Projected article re-write

As I noted in Talk under Our Lady of Guadalupe (cross-heading "Specialists"), I have been working on replacing the current article with something more substantial, but hesitate simply to replace the existing article without giving room for comments and contributions beforehand. I therefore add here the lede to my re-write, and invite others to review it (references are left embedded in the text, for now). If the feedback is generally positive, I will add another few paragraphs for the same process to repeat. My projected headings are: description; iconography; circumstances of publication, ownership and location; provenance; authentication. Lede follows:-

"Codex Escalada, formerly known as Codex 1548, is not a codex as the term is generally understood, but a single sheet (approximately 13.3 by 20 cms or 5¼ x 8 inches) of parchment roughly prepared from what is probably deerskin on which there have been drawn, in ink in the European style, images (with supporting text) depicting a Marian apparition, namely that of Our Lady of Guadalupe to Juan Diego which is said to have occurred on four separate occasions in December 1531 on the hill of Tepeyac 6 kms north of the main plaza of Mexico City. If authentic, and if correctly dated to the mid-16th century, the document supplies a gap in the documentary record as to the antiquity of the tradition regarding those apparitions and the image of the Virgin venerated at the Basilica of Guadalupe which is associated with the fourth apparition. The fortuitous convergence of data on the parchment is still regarded with suspicion in some quarters.<Brading; Poole (2002); Peralta> Other scholars have reserved judgement pending a yet more extensive codicological examination.<e.g., Tena>" Ridiculus mus (talk) 00:18, 12 January 2011 (UTC)[reply]

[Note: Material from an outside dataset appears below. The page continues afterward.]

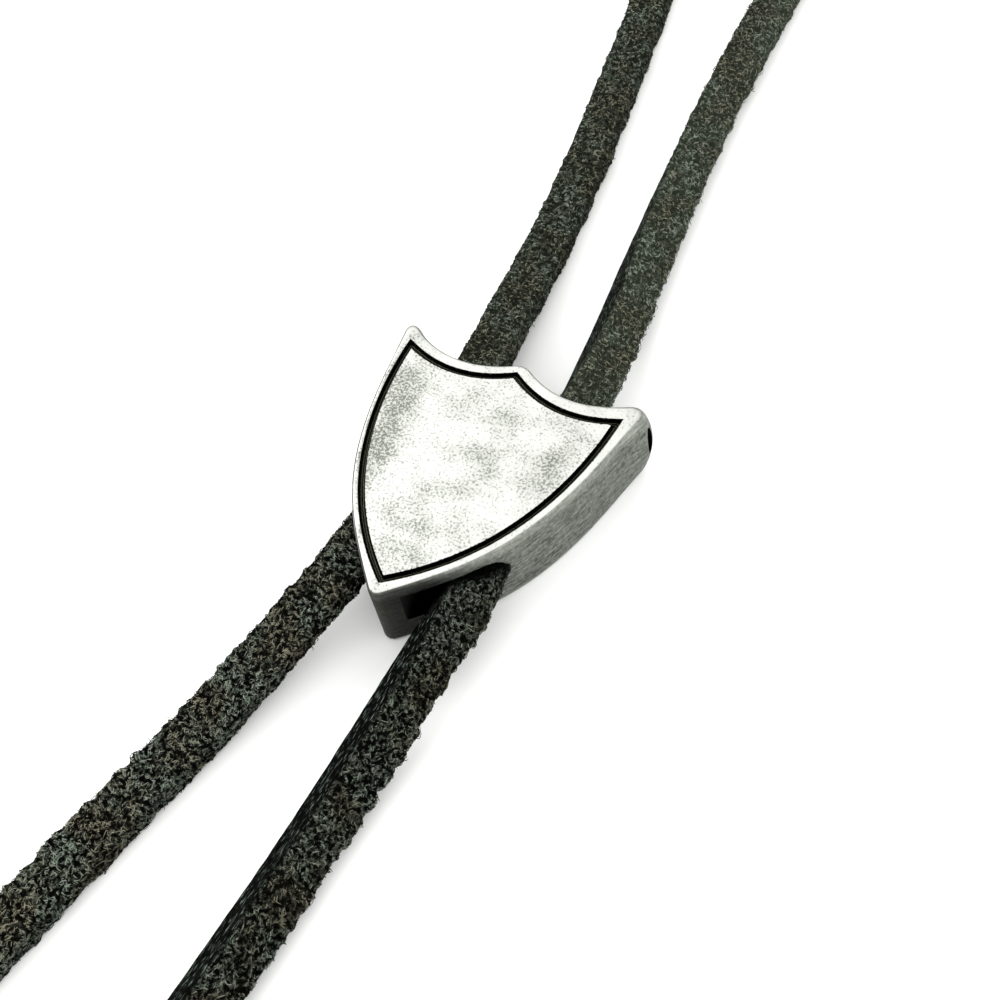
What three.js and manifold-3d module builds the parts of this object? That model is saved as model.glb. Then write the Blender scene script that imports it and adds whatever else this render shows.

  1. ^ This idea—that exceptional claims require exceptional sources—has an intellectual history which traces back through the Enlightenment. In 1758, David Hume wrote in An Enquiry Concerning Human Understanding: "No testimony is sufficient to establish a miracle, unless the testimony be of such a kind, that its falsehood would be more miraculous than the fact which it endeavors to establish."[2]